Unthinking the Mixed
The term “mixed” has become synonymous with “good urbanism”. Yet, the term "mixed" is often not explored beyond the obvious. In town planning and architecture, “mixed” usually denotes two or more adjacent land-uses or modes of occupation that do not disrupt each other. It is adjacency rather than mixed as in forces being intermingled to create something new. The prosaic "mixed" is un-mixed. As Slavoj Žižek wrote, “Today’s liberal tolerance towards others, the respect of otherness and openness towards it, is counterpointed by an obsessive fear of harassment.” In this, the conventional mindset of separating out different noise, smells, socio-economies and cultural groups remained intact.

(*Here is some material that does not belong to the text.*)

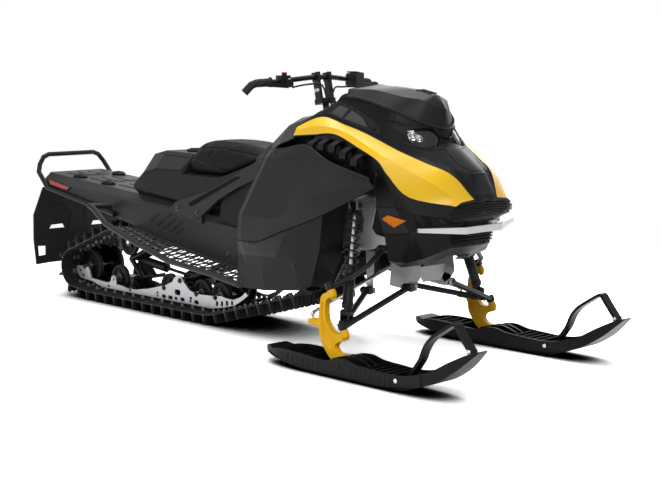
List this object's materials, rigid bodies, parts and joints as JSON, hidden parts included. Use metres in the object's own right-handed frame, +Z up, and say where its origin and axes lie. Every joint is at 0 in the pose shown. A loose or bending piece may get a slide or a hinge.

Urbanarium hosted the second Archosophy session, hosted by PFS Studios and moderated by Patrick Chan to unthink and rethink the term “mixed”, to question the unmixed within the celebrated “mixed”. To speculate and experiment with ways in which smells, sounds, and socio-cultural functions, and importantly persons, can exchange territorial grounds so that “mixed” may be founded in equity and dialogue rather than adjacencies in strata.
SPEAKERS
James A.V. Bligh
Vancouverism Revisited:
A Late Entry for the Vancouver Art Gallery
Speculative interests have driven a rampant homogeneous and banal urban landscape in Vancouver. This outrage has largely been given a pass because of the city’s breathtaking scenery and by trading density for small, pandering amenities. Perhaps Vancouver can transcend this reputation by creating space which aggravates the relationship between the intractable hand of development and the desires of the citizens.
This lecture investigates these notions through the lens of the Vancouver Art Gallery's move.
William Bruce Dunn
Beyond the Mixed Use Solution
The mixing of land uses is typically promoted by planners, architects and municipal leaders. But, what are the assumptions behind this?
This presentation will engage with some of the problems of "Solutionism" in particular relation to the notion of "mixed use". Particularly, it will be problematising how the rush to devise solutions often missed the deeper set ideological and socio-economic biases and problems that exist.